The highlights are only “Psychosocial”, “Vendetta” and “Butcher’s Hook”. They don’t reach the heights of Slipknot’s older material except for “Psychosocial” – a fist-pumping stomper that tries to put a serious face, but still cares more about the party than grand statements. The other songs see Slipknot letting loose for a while. “Vendetta” may seem normal, but not because Slipknot are trying to be normal, but because they felt like kicking a straight-forward rocker. “Butcher’s Hook” sounds more like something out of Vol. 3 and has some fantastic atmospherics. DJ Starscream has always an important rib of Slipknot. His odd sounds made them sound more dangerous than any metal riff can, and the intro to the song is more intense than any Thrash Metal record.

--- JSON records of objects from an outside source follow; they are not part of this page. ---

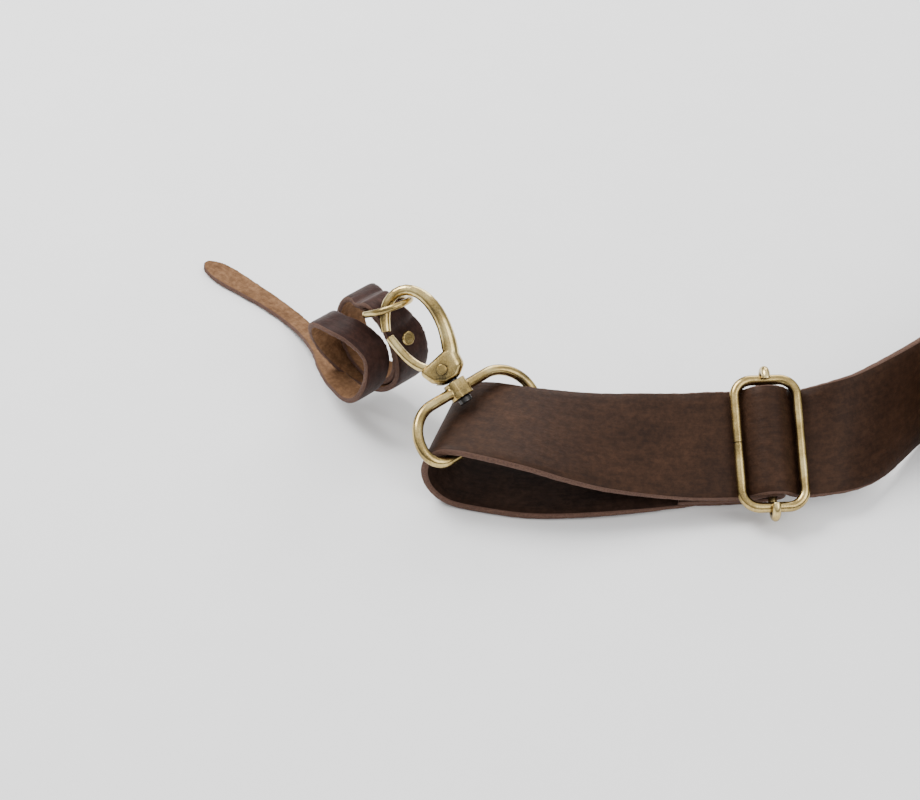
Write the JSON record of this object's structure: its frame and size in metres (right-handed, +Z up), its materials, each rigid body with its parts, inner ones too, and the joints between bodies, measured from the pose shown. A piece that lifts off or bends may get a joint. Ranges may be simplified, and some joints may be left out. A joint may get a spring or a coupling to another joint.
{
  "type": "leather carrying strap with swivel snap hooks, for a horn",
  "caption": "Dark leather carrying strap with a wire slider, brass swivel snap hooks and a leather collar that grips a horn.",
  "frame": {"origin": "centre of the closed collar's bore, where a horn of 28 mm diameter passes", "axes": "+X along the laid-out strap from the collar towards the stored coil, +Y away from the viewer, +Z up from the table, which is at z = -26.5 mm"},
  "size_m": [0.4116, 0.1713, 0.0586],
  "materials": {
    "strap_leather": "waxed matt dark brown",
    "collar_leather": "waxed matt dark brown, tan flesh side",
    "antique_brass": "antique brass plate, worn bright on the high spots",
    "dark_steel": "dark turned steel"
  },
  "bodies": {
    "strap": {"main_strap": "strap_leather", "slider_rivet": "antique_brass", "far_rivet_upper": "antique_brass", "far_rivet_lower": "antique_brass", "slider_frame": "antique_brass", "slider_bar": "antique_brass"},
    "loop": {"swivel_loop": "antique_brass"},
    "hook": {"hook_body": "antique_brass", "swivel_pin": "dark_steel", "gate_pin": "antique_brass"},
    "gate_arm": {"gate": "antique_brass"},
    "ring": {"d_ring": "antique_brass"},
    "collar": {"collar_strap": "collar_leather", "collar_rivet": "antique_brass"},
    "loop_far": {"swivel_loop_far": "antique_brass"},
    "hook_far": {"hook_body_far": "antique_brass", "swivel_pin_far": "dark_steel", "gate_pin_far": "antique_brass"},
    "gate_arm_far": {"gate_far": "antique_brass"}
  },
  "joints": [
    {"name": "loop_tilt", "type": "hinge", "parent": "strap", "child": "loop", "pos_m": [0.05128, -0.03564, -0.00567], "axis": [0.7314, 0.682, 0], "range_deg": [-2, 20]},
    {"name": "hook_swivel", "type": "hinge", "parent": "loop", "child": "hook", "pos_m": [0.0408, -0.0244, 0.0055], "axis": [-0.5517, 0.5917, 0.5878], "continuous": true},
    {"name": "gate_open", "type": "hinge", "parent": "hook", "child": "gate_arm", "pos_m": [0.0357, -0.01949, 0.01023], "axis": [0.1773, 0.7719, -0.6106], "range_deg": [0, 28], "stiffness_Nm_per_rad": 0.05},
    {"name": "ring_swing", "type": "hinge", "parent": "hook", "child": "ring", "pos_m": [0.01589, -0.00365, 0.0245], "axis": [0.7039, 0.6983, -0.1299], "range_deg": [-4, 8]},
    {"name": "collar_swing", "type": "hinge", "parent": "ring", "child": "collar", "pos_m": [0.0132, 0.0024, 0.0198], "axis": [0.7039, 0.6983, -0.1299], "range_deg": [-3, 15]},
    {"name": "far_loop_tilt", "type": "hinge", "parent": "strap", "child": "loop_far", "pos_m": [0.28076, 0.02026, 0.0005], "axis": [0, 0, 1], "range_deg": [-10, 10]},
    {"name": "far_hook_swivel", "type": "hinge", "parent": "loop_far", "child": "hook_far", "pos_m": [0.29419, 0.00683, 0.0005], "axis": [0.7071, -0.7071, 0], "continuous": true},
    {"name": "far_gate_open", "type": "hinge", "parent": "hook_far", "child": "gate_arm_far", "pos_m": [0.30056, 0.00117, 0.0005], "axis": [0, 0, -1], "range_deg": [0, 28], "stiffness_Nm_per_rad": 0.05}
  ]
}
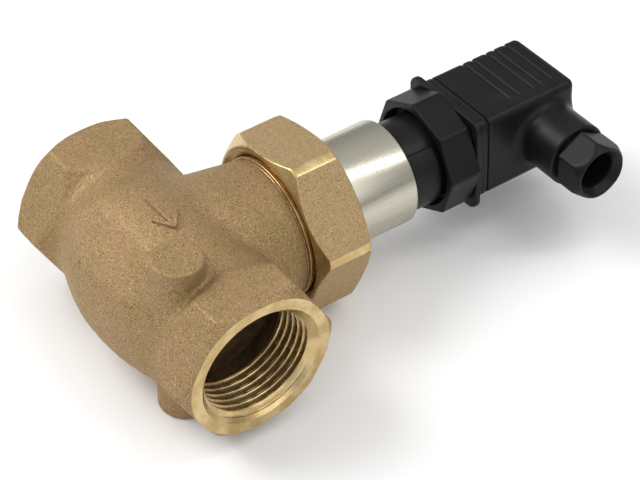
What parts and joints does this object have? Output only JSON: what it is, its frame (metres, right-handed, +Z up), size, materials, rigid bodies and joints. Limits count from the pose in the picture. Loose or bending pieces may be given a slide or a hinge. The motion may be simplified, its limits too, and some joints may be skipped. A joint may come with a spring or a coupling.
{
  "type": "solenoid valve",
  "caption": "Bronze globe-body solenoid valve with female pipe ports, union-nut bonnet, stainless coil sleeve and a black cable plug with side gland.",
  "frame": {"origin": "where the pipe run axis and the branch axis cross, inside the body", "axes": "+X along the flow to the outlet, +Y along the branch to the cable plug, +Z up from the run, through the upper cast pad side"},
  "size_m": [0.082, 0.1494, 0.0508],
  "materials": {
    "bronze_casting": "sand-cast bronze skin, fine grain",
    "machined_brass": "turned, satin",
    "stainless": "brushed along its length",
    "steel_plated": "zinc plated",
    "spring_steel": "drawn wire",
    "magnetic_steel": "turned, ferritic stainless",
    "black_nylon": "moulded, slight gloss",
    "seal_rubber": "nitrile",
    "ptfe": "PTFE",
    "fibre_gasket": "pressed fibre",
    "bobbin_plastic": "glass-filled nylon",
    "copper_wire": "enamelled copper wire",
    "lead_insulation": "insulated wire",
    "tinned_contact": "tinned brass"
  },
  "bodies": {
    "valve": {"valve_body": "bronze_casting", "bonnet": "machined_brass", "body_gasket": "fibre_gasket", "piston_spring": "spring_steel", "armature_spring": "spring_steel", "core_tube": "stainless", "fixed_core": "magnetic_steel", "lower_pole_plate": "steel_plated", "coil_bobbin": "bobbin_plastic", "coil_winding": "copper_wire", "upper_pole_plate": "steel_plated", "core_washer": "steel_plated", "core_nut": "steel_plated", "coil_sleeve": "stainless", "coil_leads": "lead_insulation", "plug_adapter": "black_nylon", "connector_base": "black_nylon", "contact_pins": "tinned_contact"},
    "union_nut": {"union_nut": "bronze_casting"},
    "piston": {"piston": "machined_brass", "piston_ring": "ptfe", "seat_seal": "seal_rubber", "seal_retainer": "stainless", "retainer_nut": "stainless"},
    "armature": {"armature": "magnetic_steel", "pilot_seal": "seal_rubber"},
    "lock_nut": {"lock_nut": "black_nylon"},
    "plug": {"flat_gasket": "seal_rubber", "connector_housing": "black_nylon", "terminal_block": "black_nylon", "terminals": "tinned_contact", "terminal_screws": "steel_plated", "screw_seal": "seal_rubber", "gland_grommet": "seal_rubber", "gland_washer": "ptfe"},
    "fixing_screw": {"fixing_screw": "steel_plated"},
    "gland_nut": {"gland_nut": "black_nylon"}
  },
  "joints": [
    {"name": "piston_lift", "type": "slide", "parent": "valve", "child": "piston", "axis": [0, 1, 0], "range_m": [0, 0.007], "stiffness_N_per_m": 450, "springref_m": -0.004, "deforming": ["piston_spring"]},
    {"name": "armature_lift", "type": "slide", "parent": "piston", "child": "armature", "axis": [0, 1, 0], "range_m": [0, 0.002], "stiffness_N_per_m": 150, "springref_m": -0.003, "deforming": ["armature_spring"]},
    {"name": "union_nut_turn", "type": "hinge", "parent": "valve", "child": "union_nut", "pos_m": [0, 0.039, 0], "axis": [0, 1, 0], "continuous": true},
    {"name": "lock_nut_turn", "type": "hinge", "parent": "valve", "child": "lock_nut", "pos_m": [0, 0.0835, 0], "axis": [0, 1, 0], "continuous": true},
    {"name": "plug_pull", "type": "slide", "parent": "valve", "child": "plug", "axis": [0, 1, 0], "range_m": [0, 0.025]},
    {"name": "fixing_screw_turn", "type": "hinge", "parent": "plug", "child": "fixing_screw", "pos_m": [0, 0.11, 0], "axis": [0, 1, 0], "continuous": true},
    {"name": "gland_nut_turn", "type": "hinge", "parent": "plug", "child": "gland_nut", "pos_m": [0.02397, 0.1141, 0.00113], "axis": [0.9989, 0, 0.0471], "continuous": true}
  ]
}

Slipknot deserve so much more. While at first they seemed like they were Nu Metal’s most brutal band, they were also one of its weirdest. Even at their worst they sounded off-kilter and actually dangerous, like a band who can’t contain themselves. On this album Slipknot restrain themselves, and if this doesn’t sound awful to you consider this. “Danger – Keep Away” is an extremely soft ballad where the band jumps into its idea with full conviction. It has no build-up, just pure ambiance and creepy lyrics. Slipknot are unrestrained even in their soft songs. Nothing here sounds as dangerous or intense or authentic as that one. Here, they try to please those morons who whine about Machine Head being unoriginal since they expanded their sound. Such people you don’t want at your party, and you don’t want this album either (except “Psychosocial”, that’s Prong-level of party starting).